Task details: Return the first line, the line containing "(25.2 * mm, 35.9", and every line between them, exactly as they stand.

━━━━━━━━

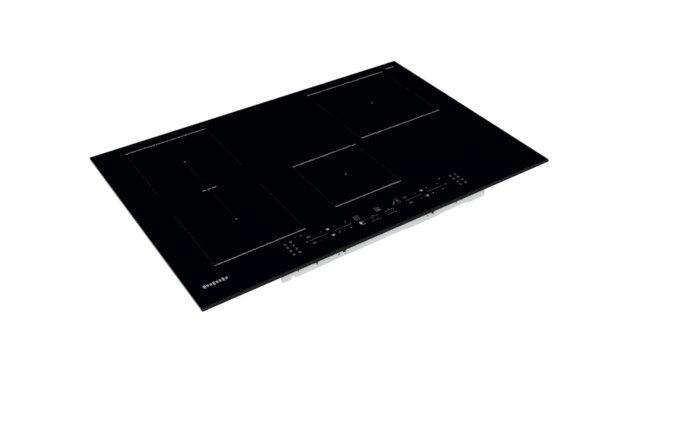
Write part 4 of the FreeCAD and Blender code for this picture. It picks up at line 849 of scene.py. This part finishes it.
def addRibbon():
    # a flat cable of round cores side by side: a section scalloped once for each core, carried along the
    # middle line of the plain strip, square to it; y and z are the strip's own levels, from low to high
    points = nodePoints("ribbon_cable").round(6)
    y, z = np.unique(points[:, 1]), np.unique(points[:, 2])
    across, half = np.ptp(points[:, 0]), (z[4] - z[3]) / 2
    fall, foot = (y[1] + y[2]) / 2, (y[3] + y[4]) / 2
    upper, lower = z[4] - half, z[2] - half
    corners = [(y[0], upper), (fall, upper), (fall, lower), (foot, lower), (foot, z[0])]
    path = roundedPath(corners, ribbon["bend"])
    along = np.gradient(path, axis=0)
    along /= np.linalg.norm(along, axis=1, keepdims=True)
    normal = np.stack([-along[:, 1], along[:, 0]], 1)
    share = np.linspace(0, 1, ribbon["cores"] * ribbon["perCore"] + 1)
    core = np.abs(np.sin(np.pi * ribbon["cores"] * share))
    ridge = half * (ribbon["valley"] + (1 - ribbon["valley"]) * core)
    section = np.vstack([np.stack([share, ridge], 1), np.stack([share, -ridge], 1)[::-1]])
    shape = np.zeros((len(path), len(section), 3))
    shape[..., 0] = points[:, 0].min() + section[:, 0] * across
    shape[..., 1:] = path[:, None] + normal[:, None] * section[None, :, 1:]
    addPiece("ribbonCable", [gridShape(shape)], finishes["cable_sheath"],
             replaces=["ribbon_cable"], smoothBelow=60)


# painted shade: dark strips behind the front wall, so that its notches and slots read as dark openings
notchBackShade = {"cheeks": 7, "cheekInset": 19 * mm, "wall": 2 * mm, "behind": 3.7 * mm, "thickness": 1.1 * mm,
               "height": (25.2 * mm, 35.9 * mm), "pore": 0.08 * mm, "step": 1.5 * mm}


def addNotchBackShade():
    # painted shade: dark strips with the foam finish stand behind the notches of the front wall so that the
    # openings read dark, one between each
    # two cheeks of the skirt: a section with rounded corners carried along x, its surface pitted by two
    # crossed waves
    low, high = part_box("front_housing")
    half, front, thickness = high.x, low.y, notchBackShade["thickness"]
    pitch = (2 * half - notchBackShade["cheekInset"]) / (notchBackShade["cheeks"] - 1)
    place = notchBackShade["cheekInset"] - half + np.arange(notchBackShade["cheeks"]) * pitch
    angle = np.linspace(0, 2 * np.pi, 24, endpoint=False)
    across = np.sign(np.cos(angle)) * np.abs(np.cos(angle)) ** 0.4
    rise = np.sign(np.sin(angle)) * np.abs(np.sin(angle)) ** 0.12
    bottom, top = notchBackShade["height"]
    shapes = []
    for start, end in zip(place, place[1:] - notchBackShade["wall"]):
        x = np.arange(start, end, notchBackShade["step"])[:, None]
        pits = 1 - notchBackShade["pore"] / thickness * (1 + np.sin(x * 2100 + 4 * angle) * np.cos(x * 800))
        y = front + notchBackShade["behind"] + thickness / 2 * (1 + across * pits)
        z = (bottom + top) / 2 + (top - bottom) / 2 * rise + 0 * x
        shapes.append(gridShape(np.stack([x + 0 * y, y, z], -1)))
    addPiece("notchBackShade", shapes, finishes["gasket_foam"], smoothBelow=60)


# painted shade: outlines and depths of the dark wedges that make two notches read as dark openings
notchShadeWedges = {
    "notches": (((-202.0, 36.0), (-197.0, 30.0), (-195.0, 36.0)),
                ((-163.5, 36.0), (-158.5, 26.6), (-156.5, 36.0))),
    "layers": ((0.97, 1.46), (0.97, 0.95), (0.90, 0.70)), "perSide": 12,
}


def addNotchShadeWedges():
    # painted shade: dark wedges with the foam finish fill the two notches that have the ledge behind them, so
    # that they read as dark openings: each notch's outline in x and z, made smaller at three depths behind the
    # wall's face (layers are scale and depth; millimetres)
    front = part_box("front_housing")[0].y
    shapes = []
    for corners in notchShadeWedges["notches"]:
        corners = np.array(corners)
        share = np.linspace(0, 1, notchShadeWedges["perSide"], endpoint=False)[:, None]
        outline = np.vstack([a + share * (b - a) for a, b in zip(corners, np.roll(corners, -1, 0))])
        middle = corners.mean(0)
        layers = []
        for scale, depth in notchShadeWedges["layers"]:
            flat = (middle + (outline - middle) * scale) * mm
            layers.append(np.stack([flat[:, 0], np.full(len(flat), front + depth * mm), flat[:, 1]], 1))
        shapes.append(gridShape(np.stack(layers)))
    addPiece("notchShadeWedges", shapes, finishes["gasket_foam"])


wireEntries = {
    "count": 6, "steps": 28, "below": 1.5 * mm,
    "collar": ((2.0, -0.1), (2.2, 0.25), (2.7, 0.35), (3.1, 0.2), (3.2, -0.1)),
    # painted shade: the dark disc that stands for the inside of each wire hole
    "holeShade": ((2.1, -0.1), (2.1, 0.16), (1.0, 0.12), (0.2, 0.12)),
}


def addWireEntries():
    # a raised metal collar round each wire entry of the terminal block, with a dark rounded disc in it as
    # painted shade for the
    # hole: two profiles of radius and height in millimetres, turned about an axis square to the block's rear
    # face
    low, high = (np.array(corner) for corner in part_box("terminal_block"))
    pitch = (high[0] - low[0]) / wireEntries["count"]
    height = (low[2] + high[2]) / 2 - wireEntries["below"]
    places = low[0] + pitch * (np.arange(wireEntries["count"]) + 0.5)
    for name, part, slot in (("wireCollars", "collar", "screw_steel"), ("wireHoleShade", "holeShade", "black_plastic")):
        profile = np.array(wireEntries[part]) * mm
        shapes = [latheShape(np.array([x, high[1], height]), profile, wireEntries["steps"], "y")
                  for x in places]
        addPiece(name, shapes, finishes[slot])


lidRibs = {"count": 13, "width": 2.2 * mm, "height": 0.7 * mm, "inset": 8 * mm, "top": 8 * mm,
           "bottom": 4 * mm, "rows": 13, "columns": 14}


def addLidRibs():
    # moulded grip ribs on the outside of the mains lid: half rounds, swelling from nothing at each end
    low, high = (np.array(corner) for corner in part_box("terminal_lid"))
    x = np.linspace(low[0] + lidRibs["inset"], high[0] - lidRibs["inset"], lidRibs["count"])
    share = np.linspace(0, 1, lidRibs["rows"])[:, None]
    angle = np.linspace(0, 2 * np.pi, lidRibs["columns"], endpoint=False)[None, :]
    size = np.sqrt(np.clip(1 - (2 * share - 1) ** 6, 0.02, 1))
    run = high[2] - low[2] - lidRibs["top"] - lidRibs["bottom"]
    z = low[2] + lidRibs["bottom"] + share * run + 0 * angle
    shapes = []
    for middle in x:
        shapes.append(gridShape(np.stack([middle + lidRibs["width"] / 2 * size * np.cos(angle),
                                          high[1] + lidRibs["height"] * size * np.sin(angle), z], -1)))
    addPiece("lidRibs", shapes, finishes["dark_plastic"], body="mains_lid")


# ---- fixings
screwHead = {"rows": 16, "columns": 48, "dome": 0.30, "slotWidth": 0.24, "slotReach": 0.55, "slotDepth": 0.55}


def crossHead(centre, radius, height, axis, sign=1.0, single=False):
    # a domed head with a cross cut into it, or a single slot from rim to rim: rings of points from the middle
    # out, sunk where an arm passes, then down the rim to the seat; sizes are shares of radius and height
    share = np.concatenate([np.linspace(0.04, 0.97, screwHead["rows"]), [1.0, 1.0]])[:, None]
    angle = np.linspace(0, 2 * np.pi, screwHead["columns"], endpoint=False)[None, :]
    across, along = share * np.cos(angle), share * np.sin(angle)
    rise = height * (1 - screwHead["dome"] * share ** 2)
    arms = [(across, along)] if single else [(across, along), (along, across)]
    width, reach = screwHead["slotWidth"] / 2, 1.2 if single else screwHead["slotReach"]
    within = [(np.clip((width - np.abs(a)) / 0.05 + 0.5, 0, 1),
               np.clip((reach - np.abs(b)) / 0.08 + 0.5, 0, 1)) for a, b in arms]
    sunk = np.max([side * end for side, end in within], axis=0)
    rise = rise - sunk * screwHead["slotDepth"] * height
    rise[-2] = height * (1 - screwHead["dome"]) * 0.9
    rise[-1] = 0
    rise, across, along = rise * sign, across * radius, along * radius
    order = {"x": (rise, across, along), "y": (across, rise, along), "z": (across, along, rise)}[axis]
    return gridShape(np.stack(order, -1) + centre)


def addScrews():
    # side screws lie along the thin way of their box, seated on its inner face; terminal screws stand upright
    shapes = {"pan_screws": [], "clip_screws": [], "terminal_screws": []}
    for node in ("pan_screws", "clip_screws"):
        for low, high in solidBoxes(node):
            centre, size = (low + high) / 2, high - low
            axis = int(np.argmin(size))
            sign = np.sign(centre[axis])
            seat = centre.copy()
            seat[axis] -= sign * size[axis] / 2
            shapes[node].append(crossHead(seat, size[2] / 2, size[axis], "xyz"[axis], sign))
    for low, high in solidBoxes("terminal_screws"):
        seat = np.array([(low[0] + high[0]) / 2, (low[1] + high[1]) / 2, low[2]])
        head = crossHead(seat, (high[0] - low[0]) / 2, high[2] - low[2], "z", single=True)
        shapes["terminal_screws"].append(head)
    names = {"pan_screws": "panScrews", "clip_screws": "clipScrews", "terminal_screws": "terminalScrews"}
    for node, heads in shapes.items():
        addPiece(names[node], heads, finishes["screw_steel"], replaces=[node])


bpy.context.scene.view_settings.view_transform = "Standard"
addCamera()
addFloor()
addSky()
addLamps()
print("studio ready")
paintFrame()
print("frame painted")
addZonePrint()
addControls()
addMiddleControls()
addPlainBars()
addEdgeShadeStrip()
print("print on the glass done")
addGasket()
addFelts()
addPads()
addWindings()
addCapacitors()
addChokes()
addKeySprings()
addRibbon()
addNotchBackShade()
addNotchShadeWedges()
addWireEntries()
addLidRibs()
print("soft and wound parts done")
addScrews()
print("fixings done")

━━━━━━━━

Written response:
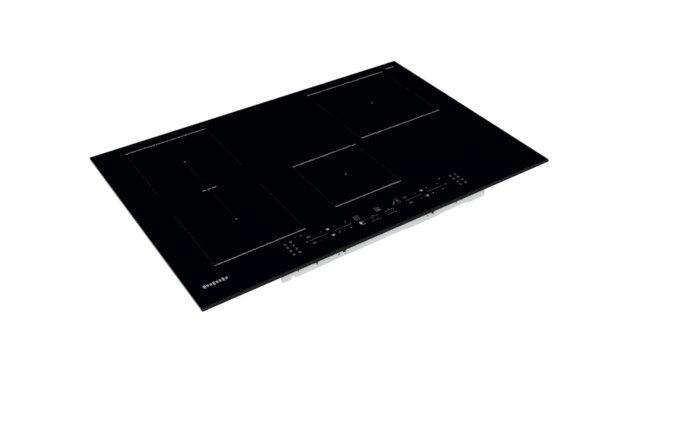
Write part 4 of the FreeCAD and Blender code for this picture. It picks up at line 849 of scene.py. This part finishes it.
def addRibbon():
    # a flat cable of round cores side by side: a section scalloped once for each core, carried along the
    # middle line of the plain strip, square to it; y and z are the strip's own levels, from low to high
    points = nodePoints("ribbon_cable").round(6)
    y, z = np.unique(points[:, 1]), np.unique(points[:, 2])
    across, half = np.ptp(points[:, 0]), (z[4] - z[3]) / 2
    fall, foot = (y[1] + y[2]) / 2, (y[3] + y[4]) / 2
    upper, lower = z[4] - half, z[2] - half
    corners = [(y[0], upper), (fall, upper), (fall, lower), (foot, lower), (foot, z[0])]
    path = roundedPath(corners, ribbon["bend"])
    along = np.gradient(path, axis=0)
    along /= np.linalg.norm(along, axis=1, keepdims=True)
    normal = np.stack([-along[:, 1], along[:, 0]], 1)
    share = np.linspace(0, 1, ribbon["cores"] * ribbon["perCore"] + 1)
    core = np.abs(np.sin(np.pi * ribbon["cores"] * share))
    ridge = half * (ribbon["valley"] + (1 - ribbon["valley"]) * core)
    section = np.vstack([np.stack([share, ridge], 1), np.stack([share, -ridge], 1)[::-1]])
    shape = np.zeros((len(path), len(section), 3))
    shape[..., 0] = points[:, 0].min() + section[:, 0] * across
    shape[..., 1:] = path[:, None] + normal[:, None] * section[None, :, 1:]
    addPiece("ribbonCable", [gridShape(shape)], finishes["cable_sheath"],
             replaces=["ribbon_cable"], smoothBelow=60)


# painted shade: dark strips behind the front wall, so that its notches and slots read as dark openings
notchBackShade = {"cheeks": 7, "cheekInset": 19 * mm, "wall": 2 * mm, "behind": 3.7 * mm, "thickness": 1.1 * mm,
               "height": (25.2 * mm, 35.9 * mm), "pore": 0.08 * mm, "step": 1.5 * mm}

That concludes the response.